# A couple of bumblebees



## Moodyville-ain (Oct 1, 2009)

At fist I was a little anxious, but I dont think he really cared I was there, as long as I didnt get between him and his nectar. 

C&C welcomed


----------



## Moodyville-ain (Oct 1, 2009)

Go ahead and tell me what is wrong. I wont be offended.


----------



## syphlix (Oct 4, 2009)

something looks off and not sure what, but the bee doesn't really stand out


----------



## DigitalScape (Oct 4, 2009)

A couple of things that I see are the subject (bee) is very centered on the frame, and the background is very busy/cluttered - taking the eyes away from the bee.  The bee does not really stand out in the image - it kind of last in the image (this is more apparent in the first image)


----------



## Moodyville-ain (Oct 4, 2009)

Thank you for the replies. 

I was playing with the aperture, when I took these. Also I was using my a650 oO I was having trouble getting it to focus on what I wanted it to. These were the only pics of the "bees" that werent blurry.

Basically next time around, take it with a narrower aperture? So the background isn't so busy? Now that I can manually override the autofocus with my rebel.


----------



## phocus78 (Oct 4, 2009)

Yeh there is way too much going on in the photo..maybe if you were able to get a shot of the bee approaching..hmm..not sure


----------



## DigitalScape (Oct 5, 2009)

You want to shoot with a wider aperture to get the background OOF - or get the subject further away from the background.  Smaller aperture will give you a deeper DOF.



Moodyville-ain said:


> Basically next time around, take it with a narrower aperture? So the background isn't so busy? Now that I can manually override the autofocus with my rebel.


----------



## iolair (Oct 21, 2009)

The bokeh looks a little odd to me - especially on the first photo.  What lens was this with?


----------



## Overread (Oct 21, 2009)

These two photos look almost like they were taken by two different people or with two very different setups of gear.
The first is showing a lot of colour noise in the background and whilst the main areas are in focus and looking reasonably sharp they still have that blurred edge. It almost looks like the camera/you have set a very high ISO to shoot with for that shot - which has meant that its lost its clean lookk.
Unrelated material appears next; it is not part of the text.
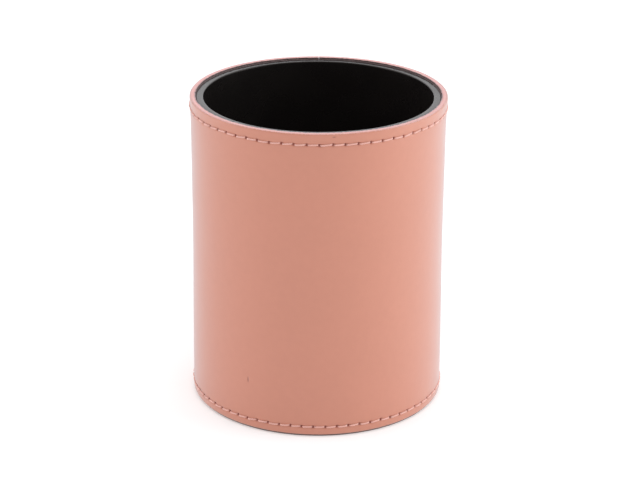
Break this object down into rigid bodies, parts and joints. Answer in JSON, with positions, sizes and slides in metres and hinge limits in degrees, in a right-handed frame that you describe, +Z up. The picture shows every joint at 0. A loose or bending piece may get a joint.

The second shot is technially vastly improved - background is much more blurred and smooter and the subject is not only brighter but sharper and more detailed. There is some overexposure going on on the flowers which is a shame and sometimes I find that in stronger lighting it is beneficial to use exposure compensation to underexpose shots by a little (1/3 a stop up to 1stop) just to help prevent the blown highlights.
But the main subject of the bee is very well exposed - however your meeting a problem many have with bees - and that is once they start feeding its heads down and bums up! About the only counters are finding flowers with a flatter base so that the bee does not dip down and away from you as it gets to the food - or to try shooting from a lower angle and catch the top of the bees head.

Aperture wise its a little more tricky to give a definate answer - you want a nice blurred background but when you get close your depth of field gets small so you still need a decently small aperture to get enough depth over your subject - I would say start at f8 and experiment from there - going down to a limit of f13 if you need more depth or going back up wide if you feel you can work with less.


----------



## Moodyville-ain (Oct 22, 2009)

Thank you to everyone, but especially overread; Thank you for the good advice, very detailed and thorough.


----------